For centuries, contracts have been the backbone of trust in business. Two parties agree on terms, signatures are exchanged, and the rest relies on enforcement—whether that’s a mutual understanding or the looming presence of legal action. But as more industries flirt with decentralised technologies, that model is being challenged by something more code-driven: the smart contract.
In theory, smart contracts promise a future where paperwork is replaced by programmable logic. Agreements don’t just sit in drawers or cloud folders—they execute themselves. But is that future realistic? And more importantly, is it desirable?
Traditional contracts hinge on trust and enforceability. You trust that the other party will deliver, and if they don’t, you have recourse (court, arbitration, mediation). It’s a human system, imperfect but familiar.
Smart contracts, on the other hand, take a very different approach. Built on blockchain technology, they are self-executing agreements that trigger outcomes automatically when predefined conditions are met. That might sound futuristic, but in practice, it’s already happening—from real estate tokenisation to decentralised finance protocols.
The appeal is obvious: fewer intermediaries, faster transactions, reduced potential for dispute. With smart contract development for automated processes, businesses can streamline everything from payment flows to inventory management, removing the need to chase invoices or manually confirm milestones.
But for all their efficiency, smart contracts come with limitations. And they’re not a drop-in replacement for the complex, context-heavy documents many businesses rely on today.
Smart contracts shine in environments that are rules-based, repetitive, and binary. If X happens, then do Y. There’s no need for negotiation or nuance, just execution.
Take a simple example: a freelance marketplace. A smart contract can hold payment in escrow and release it automatically once the client confirms that a task is complete. No back-and-forth, no payment delays, and no need for trust between strangers.
The same principle applies to supply chains. A delivery is scanned at a checkpoint, the smart contract logs it on the blockchain, and payment is triggered without delay. Or consider royalties in digital media—artists can be paid in real time as their work is streamed or downloaded, based on predefined rules embedded in a smart contract.
In all of these examples, the advantage is speed and certainty. The system is impartial. It doesn’t forget, get distracted, or hold a grudge.
Most real-world agreements, however, are not so tidy. They involve interpretation, exceptions, and judgment calls. What does “reasonable effort” mean? What happens when circumstances change? Can a contract account for intent, or just outcomes?
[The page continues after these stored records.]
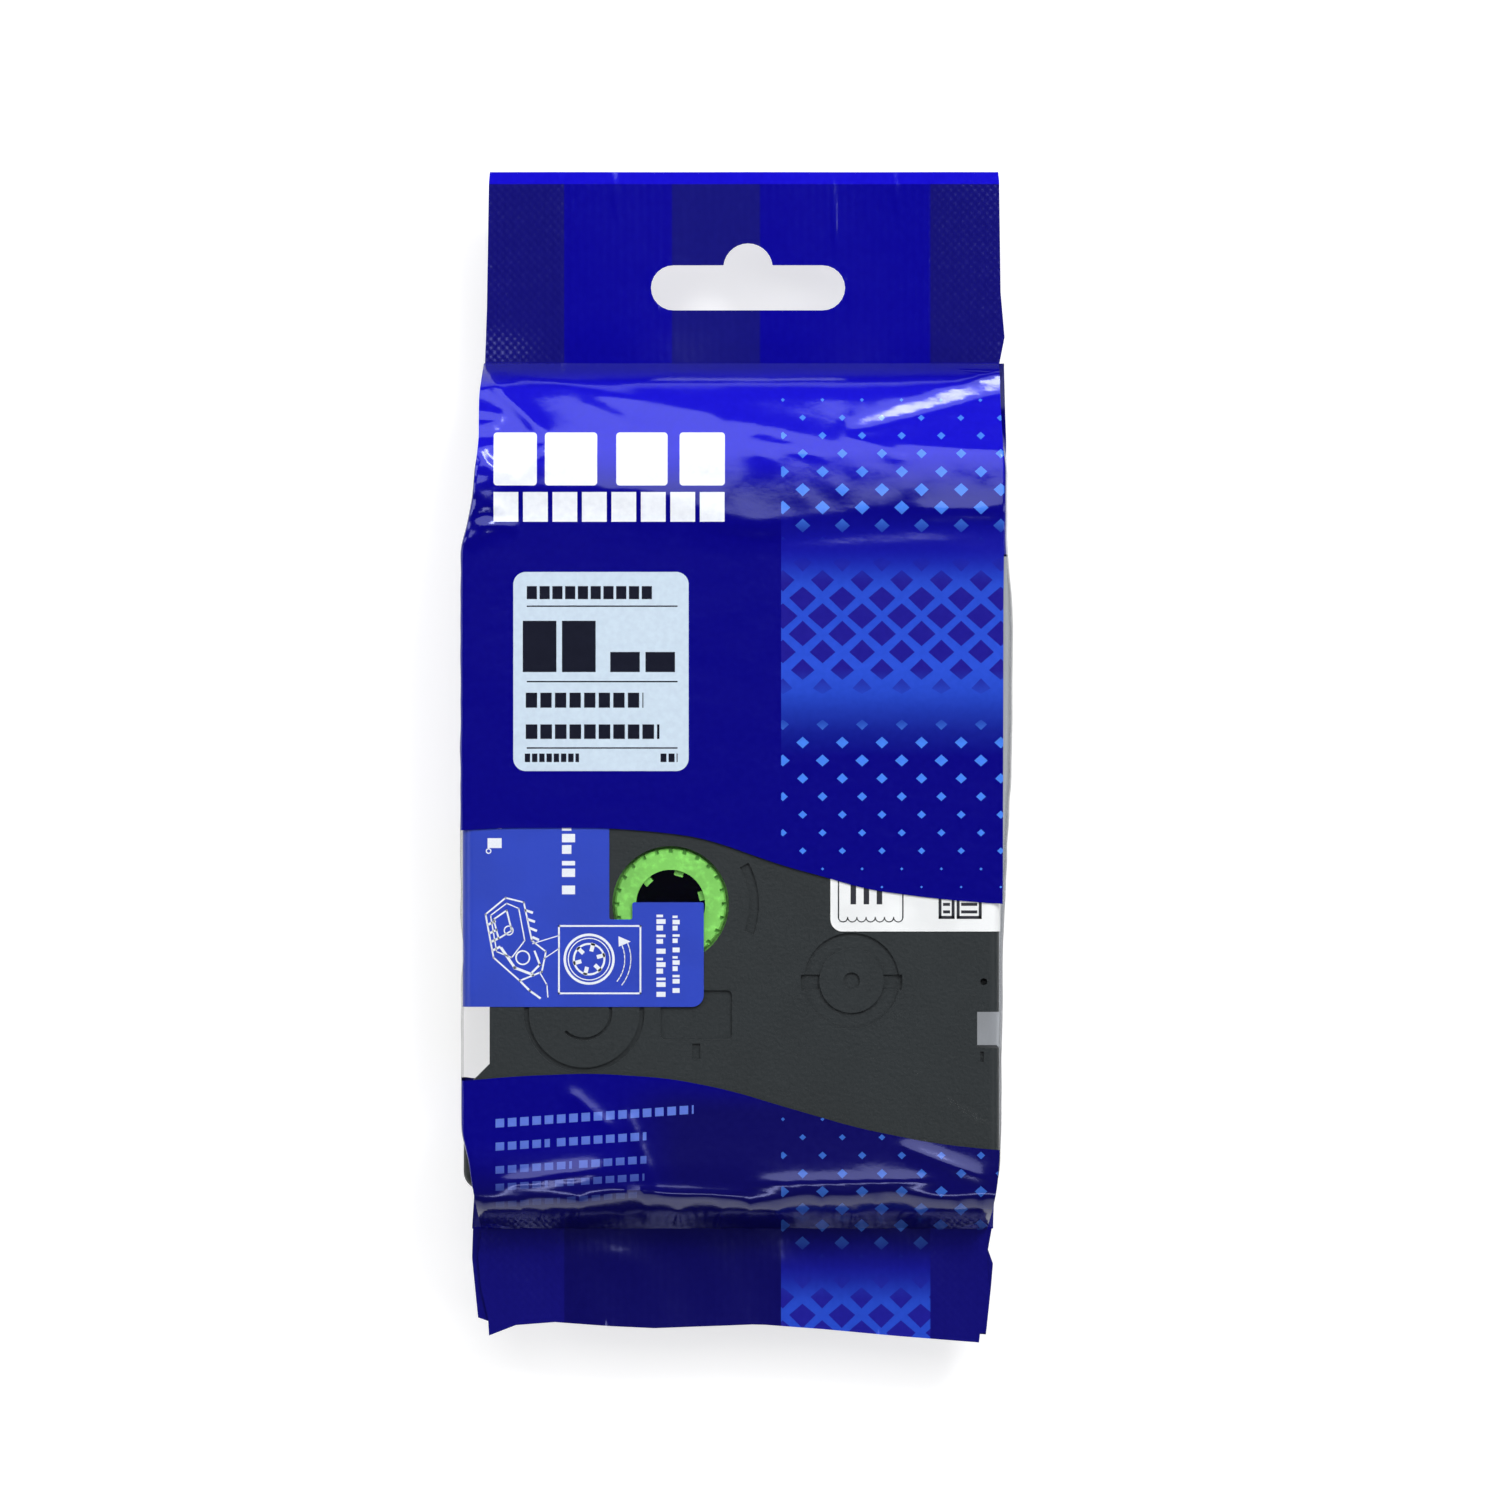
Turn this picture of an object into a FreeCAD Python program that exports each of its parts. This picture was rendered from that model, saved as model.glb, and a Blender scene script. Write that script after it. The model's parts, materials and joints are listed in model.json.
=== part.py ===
# Label tape cassette for 12 mm laminated tape, sealed in its printed hanging film pack.
# The pack lies on its back. +Z leaves the front face, +Y points at the hang slot, +X to the right.
# The origin is the middle of the pack's bounding box in X and Y, at the lowest face. Millimetres.
import FreeCAD, Part
import math
import os

Vector = FreeCAD.Vector
UP = Vector(0, 0, 1)

# Film pack: one web of film with two side gussets, a fin seal down the back and two crimped seals
FILM = 0.15
PACK_TOP, PACK_FOOT, FOOT_SLANT = 58.5, -58.5, 1.9
HEADER_START, FOOT_START = 39.4, -47.1
HEADER_LEFT, HEADER_RIGHT, HEADER_TAPER = -25.3, 26.7, 0.55
FOOT_LEFT, FOOT_RIGHT, FOOT_TAPER = -26.3, 25.7, 0.5
GUSSET_DEPTH = 7.4
FIN_LEFT, FIN_RIGHT = -6.5, 2.3
PLAIN_STRIP = 1.2
CRIMP_PITCH, CRIMP_HEIGHT = 1.5, 0.07
SLACK, END_SLACK = 0.05, 0.3
HEADER_SWELL, FOOT_SWELL = 1.4, 0.6
LOOSE_RIGHT, LOOSE_Y = 1.1, 15.0
FOLD_EDGE, SEAL_EDGE = 0.6, 0.15
TIP_REACH, CLOSED_EDGE, HOLLOW_END = 2.5, 0.02, 0.2
SLOT_X, SLOT_Y = 1.1, 46.95
SLOT_WIDTH, SLOT_HEIGHT = 19.4, 4.5
HUMP_RADIUS, HUMP_DROP = 2.47, 0.29

# Cassette case: outer walls, then the set-back of its front wall, the side notch and the head opening
CASE_LEFT, CASE_RIGHT = -27.2, 26.1
CASE_TOP, CASE_FOOT = 30.0, -43.0
WALL, PLATE = 1.2, 1.3
EDGE_ROUND, CORNER = 1.0, 1.8
PART_LINE = 8.2
SET_BACK, SET_BACK_TOP, SET_BACK_FOOT = 2.6, -22.0, -30.5
NOTCH_DEPTH, NOTCH_TOP, NOTCH_FOOT = 2.2, -25.3, -28.9
HEAD_LEFT, HEAD_RIGHT, HEAD_FOOT, HEAD_TOP = -22.3, -15.6, -13.0, 8.0
ARM_END = -1.5
EXIT_CUT, EXIT_RISE = 2.0, 9.0
ROLLER_OPEN, ROLLER_REACH = 5.6, 3.6
PIN_RADIUS, PIN_REACH, PIN_FIT, POST_WALL = 0.8, 3.0, 0.05, 0.75
GUIDE_RADIUS, SMALL_GUIDE, GUIDE_FIT = 1.4, 0.7, 0.1
DIVIDER_WALL, DIVIDER_GAP, DIVIDER_FROM, DIVIDER_SWEEP = 0.8, 1.3, 5.0, 55.0

# Low relief moulded in the front face
RELIEF = 0.35
CLEAR_SEAT, CLEAR_ISLAND, CLEAR_DOT, SEAT_NOTCH = 4.76, 3.2, 0.83, 0.3
RIBBON_SEAT, RIBBON_GROOVE, RIBBON_ARC, ARC_WIDE = 6.0, 0.5, 2.8, 0.3
RIBBON_ARC_FROM, RIBBON_ARC_SWEEP = 225.0, 150.0
TAKE_UP_ARC, TAKE_UP_GROOVE, TAKE_UP_FROM, TAKE_UP_SWEEP = 8.8, 1.0, -20.0, 48.0
PANEL_LEFT, PANEL_RIGHT, PANEL_FOOT, PANEL_TOP, PANEL_CORNER = -7.6, -0.5, -28.05, -23.15, 0.5
KEY_X, KEY_WIDE, KEY_TOP, KEY_FOOT = -4.05, 0.8, -28.45, -30.0
GAUGE_IN, GAUGE_Y, GAUGE_RADIUS, GAUGE_DEEP = 1.54, -22.3, 0.35, 1.0

# Reels: centre, and the outer radius of each wound roll
ADHESIVE_X, ADHESIVE_Y, ADHESIVE_ROLL = 6.2, 9.8, 18.6
CLEAR_X, CLEAR_Y, CLEAR_ROLL = 11.4, -22.2, 11.6
RIBBON_X, RIBBON_Y, RIBBON_ROLL = -15.2, -25.35, 6.3
TAKE_UP_X, TAKE_UP_Y, TAKE_UP_ROLL = -6.6, -14.6, 4.95
ROLLER_X, ROLLER_Y, ROLLER_RADIUS = -20.0, 19.0, 4.6

# Spools and the hubs that they run on
ADHESIVE_CORE, CLEAR_CORE, RIBBON_CORE, TAKE_UP_CORE = 8.0, 6.5, 4.2, 4.5
ADHESIVE_HUB, CLEAR_HUB, RIBBON_HUB, HUB_WALL = 5.0, 3.3, 2.5, 0.9
LOWER_HUB, UPPER_HUB, REST_WIDTH = 5.0, 4.0, 1.6
CORE_WALL, NECK_STEP = 0.9, 0.6
SPOKES, SPOKE_WIDTH = 6, 1.0
RUN, JOURNAL_GAP, WOUND_GAP = 0.1, 0.25, 0.02
TAKE_UP_BORE, TAKE_UP_TEETH, TOOTH_HIGH, TOOTH_WIDE = 3.44, 6, 0.55, 0.9
TAKE_UP_JOURNAL, TAKE_UP_SHOULDER, JOURNAL_BEVEL = 5.55, 6.3, 0.2
SERRATIONS, SERRATION_DEEP, SERRATION_WIDE = 24, 0.45, 0.4
GRIPS, GRIP_DEEP, GRIP_WIDE = 8, 0.8, 0.6
ROLLER_BORE, ROLLER_JOURNAL, ROLLER_TEETH = 2.1, 3.2, 6
ROLLER_RIBS, RIB_GROOVE = 3, 0.6

# Levels inside the case, from its floor up
TAPE_WIDTH = 12.0
TAPE_LIFT, TAPE_ROOM = 1.0, 0.4
SHOULDER, SHOULDER_GAP = 0.2, 0.05
SPACER = 0.1
FACE_DROP = 0.4
WIRE, WIRE_TURNS, WIRE_TAIL = 0.2, 1.5, 2.2
SPRING_LIFT = 0.06
STRIP, STRIP_GAP = 0.12, 0.2
FILM_LEAVES, FILM_WRAP_FROM, FILM_WRAP_TO = 268.0, 272.0, 180.0
RIBBON_LEAVES, RIBBON_WRAP_FROM, RIBBON_WRAP_TO, RIBBON_JOINS = 180.0, 190.0, 80.0, 165.0
RIBBON_TAIL, TAKE_UP_TAIL = 300.0, 45.0
ARM_LEAN, ARM_ROOM = 2.1, 1.1

# Paper labels on the front face, which turn over one side of the case
LABEL, LABEL_CORNER = 0.1, 1.2
STICKER_TOP, STICKER_STEP, STICKER_FOOT, STICKER_PAST = 19.0, -16.1, -24.8, 0.5
STICKER_RIGHT, LOBE_LEFT, LOBE_TOP, LOBE_RIGHT = -12.7, -10.4, -14.4, -3.3
TYPE_LEFT, TYPE_FOOT, TYPE_TOP, TYPE_PAST = 9.3, -17.3, 21.0, 5.5

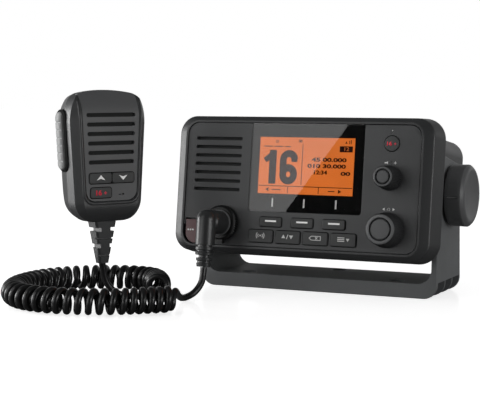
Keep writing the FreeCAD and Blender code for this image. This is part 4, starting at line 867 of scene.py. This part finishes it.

This is where smart contracts start to fall short. Their strength—rigid logic—becomes a weakness when ambiguity enters the picture. Once deployed, they’re difficult (though not impossible) to amend. If something goes wrong, there’s no built-in appeal process. And while traditional legal contracts can be debated and revised, a smart contract just… does what it was told to do.
That might be fine for some use cases. But in more sensitive contexts—employment agreements, long-term partnerships, or anything involving human judgment—hard-coding outcomes can feel more like a gamble than a guarantee.
Rather than replacing traditional contracts wholesale, the more likely scenario is a hybrid one. Smart contracts will take over the mechanical aspects—payment, confirmation, timestamps—while traditional documents still handle context and contingency.
Think of it as splitting the workload: let the smart contract handle execution, while human-readable terms cover interpretation. This is already being explored in sectors like insurance and logistics, where efficiency gains are essential, but nuance still matters.
We may also see increased use of “oracles”—third-party data feeds that help smart contracts interact with real-world events. But this introduces questions about reliability, decentralisation, and how much control is truly ceded.
Smart contracts aren’t a silver bullet. They won’t make traditional agreements obsolete overnight. But they are changing the conversation—pushing us toward systems that are faster, leaner, and potentially more fair.
The challenge isn’t just technical. It’s philosophical. What do we value more—clarity or flexibility, trust or automation?
The answer, as with most things in business, will probably be a bit of both.